TASK INSTRUCTIONS: Below are records; work out how many of their lines contain "this" and give only that number.

-- START --

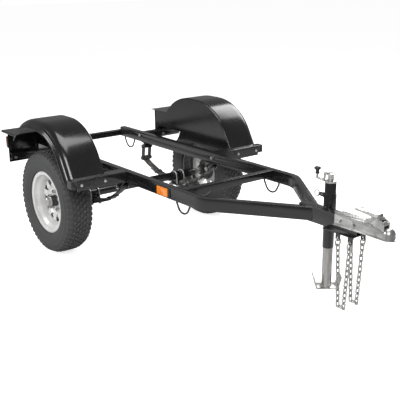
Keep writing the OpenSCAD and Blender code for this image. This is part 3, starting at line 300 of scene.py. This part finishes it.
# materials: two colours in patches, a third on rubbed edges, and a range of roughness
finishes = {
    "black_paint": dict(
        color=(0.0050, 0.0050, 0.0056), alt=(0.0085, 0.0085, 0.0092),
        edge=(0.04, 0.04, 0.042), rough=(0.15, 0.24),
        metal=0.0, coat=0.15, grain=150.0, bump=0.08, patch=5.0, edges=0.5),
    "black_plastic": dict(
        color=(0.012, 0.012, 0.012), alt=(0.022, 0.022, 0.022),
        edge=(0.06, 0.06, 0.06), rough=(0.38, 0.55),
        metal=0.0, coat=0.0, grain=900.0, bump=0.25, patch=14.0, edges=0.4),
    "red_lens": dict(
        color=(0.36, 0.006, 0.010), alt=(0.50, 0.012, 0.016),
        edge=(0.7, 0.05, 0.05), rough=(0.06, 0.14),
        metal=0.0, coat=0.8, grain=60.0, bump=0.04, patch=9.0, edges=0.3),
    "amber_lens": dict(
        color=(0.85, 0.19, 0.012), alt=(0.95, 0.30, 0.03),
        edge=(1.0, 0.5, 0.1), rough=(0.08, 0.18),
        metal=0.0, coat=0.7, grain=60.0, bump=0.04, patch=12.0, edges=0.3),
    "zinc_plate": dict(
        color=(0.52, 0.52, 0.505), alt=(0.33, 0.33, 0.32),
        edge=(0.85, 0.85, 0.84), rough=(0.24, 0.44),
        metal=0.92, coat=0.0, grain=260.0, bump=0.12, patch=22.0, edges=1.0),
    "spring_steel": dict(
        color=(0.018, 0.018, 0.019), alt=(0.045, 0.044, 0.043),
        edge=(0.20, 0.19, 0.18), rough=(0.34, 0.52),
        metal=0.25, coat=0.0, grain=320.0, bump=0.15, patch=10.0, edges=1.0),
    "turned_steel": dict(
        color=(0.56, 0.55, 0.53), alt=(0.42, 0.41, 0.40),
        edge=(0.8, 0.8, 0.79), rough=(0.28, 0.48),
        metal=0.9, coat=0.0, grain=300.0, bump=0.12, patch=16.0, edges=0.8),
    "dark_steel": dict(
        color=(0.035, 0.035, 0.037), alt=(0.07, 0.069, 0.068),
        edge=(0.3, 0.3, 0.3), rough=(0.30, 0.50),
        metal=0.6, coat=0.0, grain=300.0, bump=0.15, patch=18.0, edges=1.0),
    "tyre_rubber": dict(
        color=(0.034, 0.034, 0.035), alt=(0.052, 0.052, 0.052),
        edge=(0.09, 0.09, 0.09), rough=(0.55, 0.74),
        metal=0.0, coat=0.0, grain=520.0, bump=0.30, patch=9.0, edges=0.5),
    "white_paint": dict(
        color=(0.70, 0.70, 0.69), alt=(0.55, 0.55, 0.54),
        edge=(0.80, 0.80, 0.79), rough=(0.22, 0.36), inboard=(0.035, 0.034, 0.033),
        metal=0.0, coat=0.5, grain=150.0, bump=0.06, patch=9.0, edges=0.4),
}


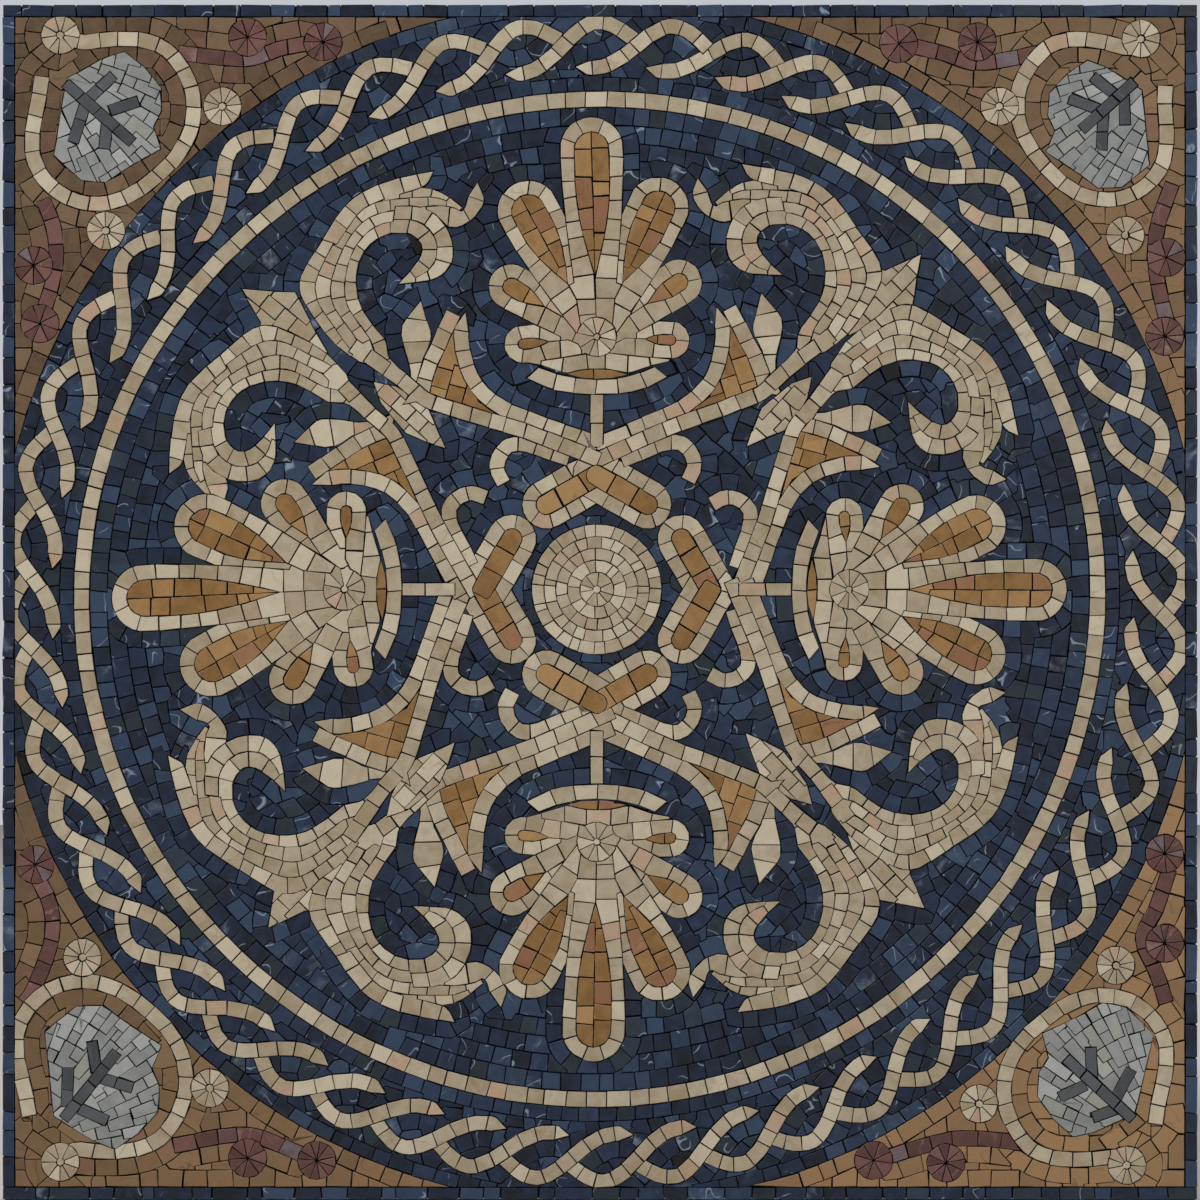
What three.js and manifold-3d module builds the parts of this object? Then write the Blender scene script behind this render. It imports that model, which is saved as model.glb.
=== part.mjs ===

-- END --

FINISHED ANSWER: 2